▼

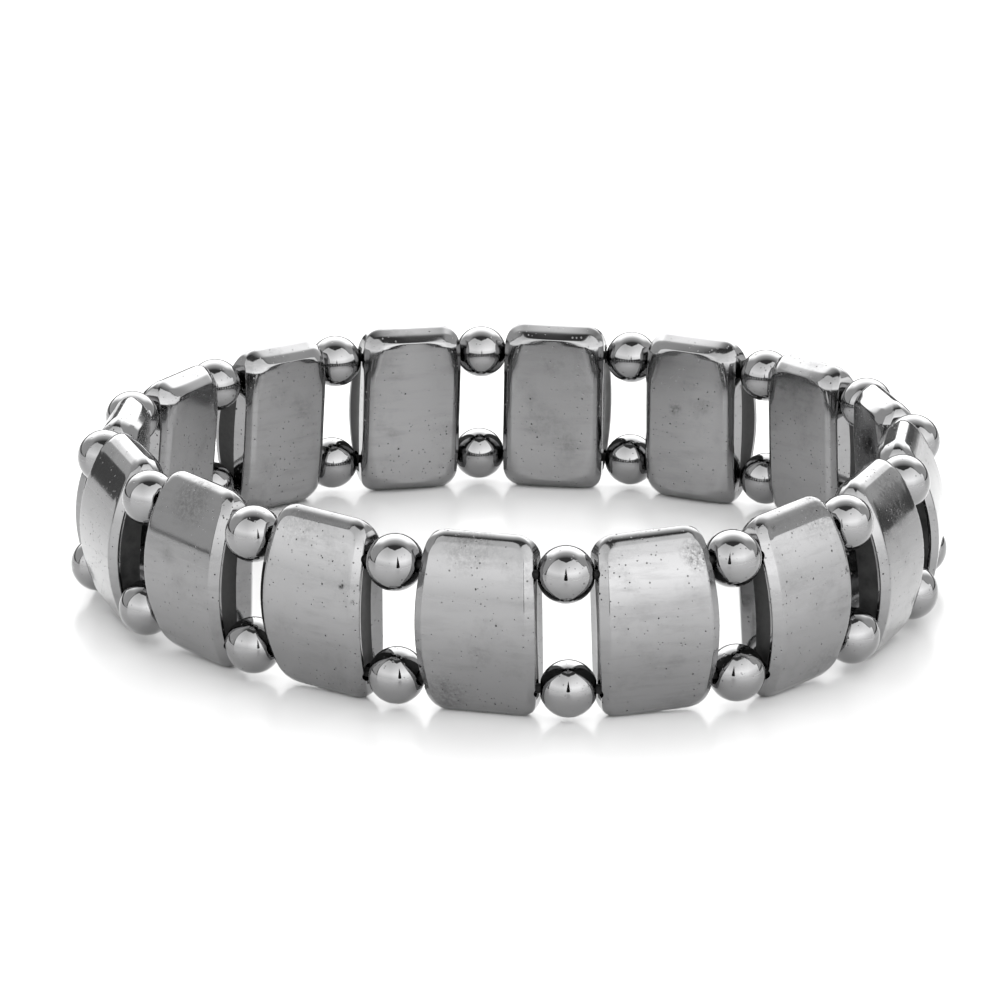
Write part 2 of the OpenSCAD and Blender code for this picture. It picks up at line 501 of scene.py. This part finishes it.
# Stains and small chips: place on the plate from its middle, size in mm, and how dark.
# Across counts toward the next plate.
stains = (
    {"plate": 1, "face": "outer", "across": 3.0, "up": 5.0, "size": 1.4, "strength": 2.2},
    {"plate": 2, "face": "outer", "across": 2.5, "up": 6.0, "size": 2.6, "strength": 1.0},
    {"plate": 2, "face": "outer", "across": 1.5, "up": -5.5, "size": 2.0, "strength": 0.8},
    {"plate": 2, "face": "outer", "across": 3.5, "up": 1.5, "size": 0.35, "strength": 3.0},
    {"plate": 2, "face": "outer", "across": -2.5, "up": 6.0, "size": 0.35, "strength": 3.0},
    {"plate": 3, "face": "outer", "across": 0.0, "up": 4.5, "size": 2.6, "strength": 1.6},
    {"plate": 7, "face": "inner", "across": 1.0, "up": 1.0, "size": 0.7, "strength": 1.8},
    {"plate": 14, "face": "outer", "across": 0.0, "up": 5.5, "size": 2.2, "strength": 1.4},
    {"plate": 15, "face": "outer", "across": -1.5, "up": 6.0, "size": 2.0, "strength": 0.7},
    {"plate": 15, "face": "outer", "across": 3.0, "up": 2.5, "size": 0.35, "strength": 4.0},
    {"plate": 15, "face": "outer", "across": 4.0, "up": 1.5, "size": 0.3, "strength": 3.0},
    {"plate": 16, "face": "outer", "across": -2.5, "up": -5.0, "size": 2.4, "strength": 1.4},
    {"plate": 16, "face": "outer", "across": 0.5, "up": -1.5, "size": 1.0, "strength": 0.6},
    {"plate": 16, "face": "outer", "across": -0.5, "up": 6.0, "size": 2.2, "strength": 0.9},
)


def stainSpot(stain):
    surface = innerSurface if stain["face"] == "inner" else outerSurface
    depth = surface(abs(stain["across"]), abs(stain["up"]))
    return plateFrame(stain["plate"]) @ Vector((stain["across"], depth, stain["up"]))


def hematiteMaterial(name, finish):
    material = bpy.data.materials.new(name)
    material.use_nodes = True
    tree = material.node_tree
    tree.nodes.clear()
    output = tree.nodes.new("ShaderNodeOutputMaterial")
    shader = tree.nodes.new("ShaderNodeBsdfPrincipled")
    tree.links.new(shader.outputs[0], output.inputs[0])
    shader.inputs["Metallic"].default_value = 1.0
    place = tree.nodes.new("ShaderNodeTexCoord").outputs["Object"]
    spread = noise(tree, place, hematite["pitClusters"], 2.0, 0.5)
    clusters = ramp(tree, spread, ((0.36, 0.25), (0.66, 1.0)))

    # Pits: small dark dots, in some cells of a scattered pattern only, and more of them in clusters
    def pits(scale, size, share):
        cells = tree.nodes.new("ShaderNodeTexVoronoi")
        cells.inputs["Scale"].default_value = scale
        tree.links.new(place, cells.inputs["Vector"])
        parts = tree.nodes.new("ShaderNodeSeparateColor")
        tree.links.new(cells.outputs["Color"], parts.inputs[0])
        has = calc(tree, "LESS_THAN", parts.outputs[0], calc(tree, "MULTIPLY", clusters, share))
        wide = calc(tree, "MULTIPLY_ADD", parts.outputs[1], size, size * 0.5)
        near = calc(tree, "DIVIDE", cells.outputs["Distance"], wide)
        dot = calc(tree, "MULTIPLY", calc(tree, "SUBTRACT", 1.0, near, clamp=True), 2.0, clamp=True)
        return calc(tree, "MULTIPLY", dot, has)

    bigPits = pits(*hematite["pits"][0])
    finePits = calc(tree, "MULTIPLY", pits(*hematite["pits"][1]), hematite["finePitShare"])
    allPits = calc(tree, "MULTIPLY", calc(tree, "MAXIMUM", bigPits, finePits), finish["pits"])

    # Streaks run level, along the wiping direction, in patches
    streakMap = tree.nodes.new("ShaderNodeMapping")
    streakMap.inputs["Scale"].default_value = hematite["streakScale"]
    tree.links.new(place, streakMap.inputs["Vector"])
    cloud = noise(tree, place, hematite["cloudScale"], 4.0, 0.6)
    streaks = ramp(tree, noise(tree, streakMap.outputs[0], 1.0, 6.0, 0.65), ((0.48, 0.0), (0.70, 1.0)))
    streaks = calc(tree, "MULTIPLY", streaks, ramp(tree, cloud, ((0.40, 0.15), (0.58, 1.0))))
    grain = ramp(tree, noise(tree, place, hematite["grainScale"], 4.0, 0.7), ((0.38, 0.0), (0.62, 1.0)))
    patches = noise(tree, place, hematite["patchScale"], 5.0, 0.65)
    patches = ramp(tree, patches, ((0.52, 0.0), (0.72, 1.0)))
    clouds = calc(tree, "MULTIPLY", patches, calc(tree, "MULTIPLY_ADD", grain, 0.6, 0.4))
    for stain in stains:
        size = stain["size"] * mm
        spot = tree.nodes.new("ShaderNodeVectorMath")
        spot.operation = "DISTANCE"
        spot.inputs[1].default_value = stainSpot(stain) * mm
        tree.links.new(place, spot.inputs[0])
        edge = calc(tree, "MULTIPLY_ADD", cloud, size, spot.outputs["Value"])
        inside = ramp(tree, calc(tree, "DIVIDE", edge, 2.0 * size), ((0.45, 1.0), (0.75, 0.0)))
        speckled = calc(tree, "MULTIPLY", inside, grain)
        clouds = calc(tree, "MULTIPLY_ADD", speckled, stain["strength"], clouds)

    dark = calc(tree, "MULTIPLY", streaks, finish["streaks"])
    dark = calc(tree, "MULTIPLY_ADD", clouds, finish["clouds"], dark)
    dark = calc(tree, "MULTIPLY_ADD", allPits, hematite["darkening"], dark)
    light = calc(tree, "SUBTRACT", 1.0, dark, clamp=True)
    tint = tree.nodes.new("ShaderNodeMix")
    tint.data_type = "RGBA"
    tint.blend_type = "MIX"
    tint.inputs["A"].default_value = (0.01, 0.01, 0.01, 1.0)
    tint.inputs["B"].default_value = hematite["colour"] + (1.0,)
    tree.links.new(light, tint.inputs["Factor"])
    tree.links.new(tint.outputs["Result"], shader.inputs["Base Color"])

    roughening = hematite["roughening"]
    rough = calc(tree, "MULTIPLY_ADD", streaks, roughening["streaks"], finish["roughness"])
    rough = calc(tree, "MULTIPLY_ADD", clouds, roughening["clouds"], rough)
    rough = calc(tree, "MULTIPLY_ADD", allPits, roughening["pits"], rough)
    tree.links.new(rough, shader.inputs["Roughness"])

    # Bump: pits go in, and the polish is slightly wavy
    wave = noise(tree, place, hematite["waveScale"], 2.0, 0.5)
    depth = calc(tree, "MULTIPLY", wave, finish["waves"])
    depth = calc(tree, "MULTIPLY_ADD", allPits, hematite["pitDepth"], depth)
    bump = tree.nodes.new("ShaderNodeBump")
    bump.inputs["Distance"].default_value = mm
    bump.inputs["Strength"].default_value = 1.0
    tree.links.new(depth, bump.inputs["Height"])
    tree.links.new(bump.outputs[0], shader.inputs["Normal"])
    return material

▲

** Problem requirements **
Copy out the whole listing exactly.

** In response **
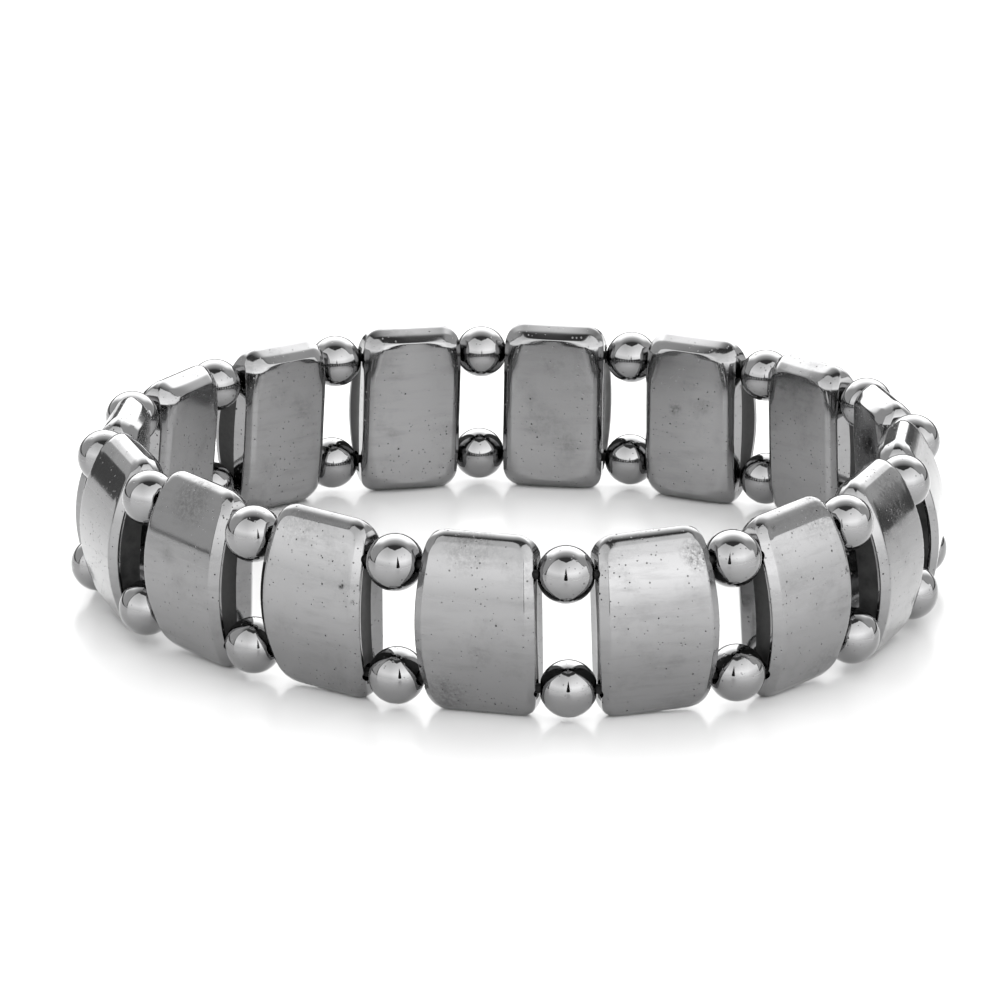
Write part 2 of the OpenSCAD and Blender code for this picture. It picks up at line 501 of scene.py. This part finishes it.
# Stains and small chips: place on the plate from its middle, size in mm, and how dark.
# Across counts toward the next plate.
stains = (
    {"plate": 1, "face": "outer", "across": 3.0, "up": 5.0, "size": 1.4, "strength": 2.2},
    {"plate": 2, "face": "outer", "across": 2.5, "up": 6.0, "size": 2.6, "strength": 1.0},
    {"plate": 2, "face": "outer", "across": 1.5, "up": -5.5, "size": 2.0, "strength": 0.8},
    {"plate": 2, "face": "outer", "across": 3.5, "up": 1.5, "size": 0.35, "strength": 3.0},
    {"plate": 2, "face": "outer", "across": -2.5, "up": 6.0, "size": 0.35, "strength": 3.0},
    {"plate": 3, "face": "outer", "across": 0.0, "up": 4.5, "size": 2.6, "strength": 1.6},
    {"plate": 7, "face": "inner", "across": 1.0, "up": 1.0, "size": 0.7, "strength": 1.8},
    {"plate": 14, "face": "outer", "across": 0.0, "up": 5.5, "size": 2.2, "strength": 1.4},
    {"plate": 15, "face": "outer", "across": -1.5, "up": 6.0, "size": 2.0, "strength": 0.7},
    {"plate": 15, "face": "outer", "across": 3.0, "up": 2.5, "size": 0.35, "strength": 4.0},
    {"plate": 15, "face": "outer", "across": 4.0, "up": 1.5, "size": 0.3, "strength": 3.0},
    {"plate": 16, "face": "outer", "across": -2.5, "up": -5.0, "size": 2.4, "strength": 1.4},
    {"plate": 16, "face": "outer", "across": 0.5, "up": -1.5, "size": 1.0, "strength": 0.6},
    {"plate": 16, "face": "outer", "across": -0.5, "up": 6.0, "size": 2.2, "strength": 0.9},
)


def stainSpot(stain):
    surface = innerSurface if stain["face"] == "inner" else outerSurface
    depth = surface(abs(stain["across"]), abs(stain["up"]))
    return plateFrame(stain["plate"]) @ Vector((stain["across"], depth, stain["up"]))


def hematiteMaterial(name, finish):
    material = bpy.data.materials.new(name)
    material.use_nodes = True
    tree = material.node_tree
    tree.nodes.clear()
    output = tree.nodes.new("ShaderNodeOutputMaterial")
    shader = tree.nodes.new("ShaderNodeBsdfPrincipled")
    tree.links.new(shader.outputs[0], output.inputs[0])
    shader.inputs["Metallic"].default_value = 1.0
    place = tree.nodes.new("ShaderNodeTexCoord").outputs["Object"]
    spread = noise(tree, place, hematite["pitClusters"], 2.0, 0.5)
    clusters = ramp(tree, spread, ((0.36, 0.25), (0.66, 1.0)))

    # Pits: small dark dots, in some cells of a scattered pattern only, and more of them in clusters
    def pits(scale, size, share):
        cells = tree.nodes.new("ShaderNodeTexVoronoi")
        cells.inputs["Scale"].default_value = scale
        tree.links.new(place, cells.inputs["Vector"])
        parts = tree.nodes.new("ShaderNodeSeparateColor")
        tree.links.new(cells.outputs["Color"], parts.inputs[0])
        has = calc(tree, "LESS_THAN", parts.outputs[0], calc(tree, "MULTIPLY", clusters, share))
        wide = calc(tree, "MULTIPLY_ADD", parts.outputs[1], size, size * 0.5)
        near = calc(tree, "DIVIDE", cells.outputs["Distance"], wide)
        dot = calc(tree, "MULTIPLY", calc(tree, "SUBTRACT", 1.0, near, clamp=True), 2.0, clamp=True)
        return calc(tree, "MULTIPLY", dot, has)

    bigPits = pits(*hematite["pits"][0])
    finePits = calc(tree, "MULTIPLY", pits(*hematite["pits"][1]), hematite["finePitShare"])
    allPits = calc(tree, "MULTIPLY", calc(tree, "MAXIMUM", bigPits, finePits), finish["pits"])

    # Streaks run level, along the wiping direction, in patches
    streakMap = tree.nodes.new("ShaderNodeMapping")
    streakMap.inputs["Scale"].default_value = hematite["streakScale"]
    tree.links.new(place, streakMap.inputs["Vector"])
    cloud = noise(tree, place, hematite["cloudScale"], 4.0, 0.6)
    streaks = ramp(tree, noise(tree, streakMap.outputs[0], 1.0, 6.0, 0.65), ((0.48, 0.0), (0.70, 1.0)))
    streaks = calc(tree, "MULTIPLY", streaks, ramp(tree, cloud, ((0.40, 0.15), (0.58, 1.0))))
    grain = ramp(tree, noise(tree, place, hematite["grainScale"], 4.0, 0.7), ((0.38, 0.0), (0.62, 1.0)))
    patches = noise(tree, place, hematite["patchScale"], 5.0, 0.65)
    patches = ramp(tree, patches, ((0.52, 0.0), (0.72, 1.0)))
    clouds = calc(tree, "MULTIPLY", patches, calc(tree, "MULTIPLY_ADD", grain, 0.6, 0.4))
    for stain in stains:
        size = stain["size"] * mm
        spot = tree.nodes.new("ShaderNodeVectorMath")
        spot.operation = "DISTANCE"
        spot.inputs[1].default_value = stainSpot(stain) * mm
        tree.links.new(place, spot.inputs[0])
        edge = calc(tree, "MULTIPLY_ADD", cloud, size, spot.outputs["Value"])
        inside = ramp(tree, calc(tree, "DIVIDE", edge, 2.0 * size), ((0.45, 1.0), (0.75, 0.0)))
        speckled = calc(tree, "MULTIPLY", inside, grain)
        clouds = calc(tree, "MULTIPLY_ADD", speckled, stain["strength"], clouds)

    dark = calc(tree, "MULTIPLY", streaks, finish["streaks"])
    dark = calc(tree, "MULTIPLY_ADD", clouds, finish["clouds"], dark)
    dark = calc(tree, "MULTIPLY_ADD", allPits, hematite["darkening"], dark)
    light = calc(tree, "SUBTRACT", 1.0, dark, clamp=True)
    tint = tree.nodes.new("ShaderNodeMix")
    tint.data_type = "RGBA"
    tint.blend_type = "MIX"
    tint.inputs["A"].default_value = (0.01, 0.01, 0.01, 1.0)
    tint.inputs["B"].default_value = hematite["colour"] + (1.0,)
    tree.links.new(light, tint.inputs["Factor"])
    tree.links.new(tint.outputs["Result"], shader.inputs["Base Color"])

    roughening = hematite["roughening"]
    rough = calc(tree, "MULTIPLY_ADD", streaks, roughening["streaks"], finish["roughness"])
    rough = calc(tree, "MULTIPLY_ADD", clouds, roughening["clouds"], rough)
    rough = calc(tree, "MULTIPLY_ADD", allPits, roughening["pits"], rough)
    tree.links.new(rough, shader.inputs["Roughness"])

    # Bump: pits go in, and the polish is slightly wavy
    wave = noise(tree, place, hematite["waveScale"], 2.0, 0.5)
    depth = calc(tree, "MULTIPLY", wave, finish["waves"])
    depth = calc(tree, "MULTIPLY_ADD", allPits, hematite["pitDepth"], depth)
    bump = tree.nodes.new("ShaderNodeBump")
    bump.inputs["Distance"].default_value = mm
    bump.inputs["Strength"].default_value = 1.0
    tree.links.new(depth, bump.inputs["Height"])
    tree.links.new(bump.outputs[0], shader.inputs["Normal"])
    return material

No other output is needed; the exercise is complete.